The guidance suggested by both Oliveira and Austen is reflected by the NHS. On what can happen if too much vitamin D is taken they warned: “Taking too many vitamin D supplements over a long period of time can cause too much calcium to build up in the body (hypercalcaemia).
“This can weaken the bones and damage the kidneys and the heart. If you choose to take vitamin D supplements, 10 micrograms a day will be enough for most people.”
Furthermore, they added: “Do not take more than 100 micrograms (4,000 IU) of vitamin D a day as it could be harmful. This applies to adults, including pregnant and breastfeeding women and the elderly, and children aged 11 to 17 years.
“Children aged 1 to 10 years should not have more than 50 micrograms (2,000 IU) a day. Infants under 12 months should not have more than 25 micrograms (1,000 IU) a day.”
The NHS said there can be some exceptions such as: “Some people have medical conditions that mean they may not be able to safely take as much.

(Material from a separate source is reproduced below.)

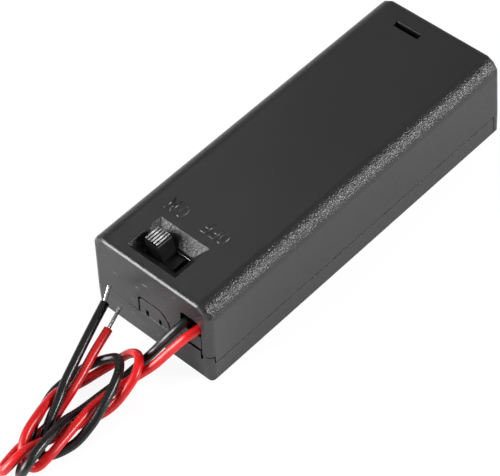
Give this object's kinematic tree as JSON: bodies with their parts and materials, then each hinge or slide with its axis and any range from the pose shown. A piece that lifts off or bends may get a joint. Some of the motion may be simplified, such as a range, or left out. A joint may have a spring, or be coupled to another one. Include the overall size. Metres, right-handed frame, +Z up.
{
  "type": "cylindrical cell holder",
  "caption": "Closed battery box for small cylindrical cells side by side, with a slide switch in a bevelled well, a hooked cover and stranded leads with stripped ends.",
  "frame": {"origin": "centre of the box's footprint at the plane it rests on, leads left out", "axes": "+Z up, out of the face with the switch; -Y the end the leads leave by; +X to the right seen from the lead end"},
  "size_m": [0.025, 0.1036, 0.017],
  "materials": {
    "case_plastic": "fine-grained moulded ABS",
    "cover_plastic": "fine-grained moulded ABS",
    "knob_plastic": "moulded acetal",
    "switch_steel": "tin-plated pressed steel",
    "laminate": "phenolic laminate",
    "spring_bronze": "rolled phosphor bronze",
    "tinned_brass": "tin-plated brass",
    "nickel_steel": "nickel-plated spring steel",
    "solder": "tin-copper solder",
    "red_pvc": "extruded PVC",
    "black_pvc": "extruded PVC",
    "tinned_copper": "tinned stranded copper"
  },
  "bodies": {
    "case": {"case": "case_plastic", "switch_frame": "switch_steel", "switch_base": "laminate", "terminal_on": "tinned_brass", "terminal_common": "tinned_brass", "terminal_off": "tinned_brass", "bridge_plate": "nickel_steel", "bridge_spring": "nickel_steel", "positive_plate": "nickel_steel", "negative_plate": "nickel_steel", "negative_spring": "nickel_steel", "link_wire": "red_pvc", "link_joint_plate": "solder", "link_joint_switch": "solder", "red_joint": "solder", "black_joint": "solder", "red_lead": "red_pvc", "black_lead": "black_pvc", "red_tinned_end": "tinned_copper", "black_tinned_end": "tinned_copper"},
    "cover": {"cover": "cover_plastic"},
    "knob": {"switch_knob": "knob_plastic", "switch_wiper": "spring_bronze"}
  },
  "joints": [
    {"name": "cover_hooks", "type": "hinge", "parent": "case", "child": "cover", "pos_m": [0, 0.03265, 0.0004], "axis": [1, 0, 0], "range_deg": [0, 20]},
    {"name": "knob_slide", "type": "slide", "parent": "case", "child": "knob", "axis": [1, 0, 0], "range_m": [0, 0.0028]}
  ]
}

“If in doubt, you should consult your doctor. If your doctor has recommended you take a different amount of vitamin D, you should follow their advice.”
Can you overdose on vitamin D through sunlight?
No, it is impossible to overdose on vitamin D from sunlight. The NHS confirmed: “You cannot overdose on vitamin D through exposure to sunlight. But always remember to cover up or protect your skin if you’re out in the sun for long periods to reduce the risk of skin damage and skin cancer.”
As a result, while it is impossible to overdose from vitamin D from exposure to sunlight, it is still possible to be harmed by the sun in other ways.
While the winter means heat related conditions are unlikely to be a problem, it shows the potency of sunshine both in natural and supplement form.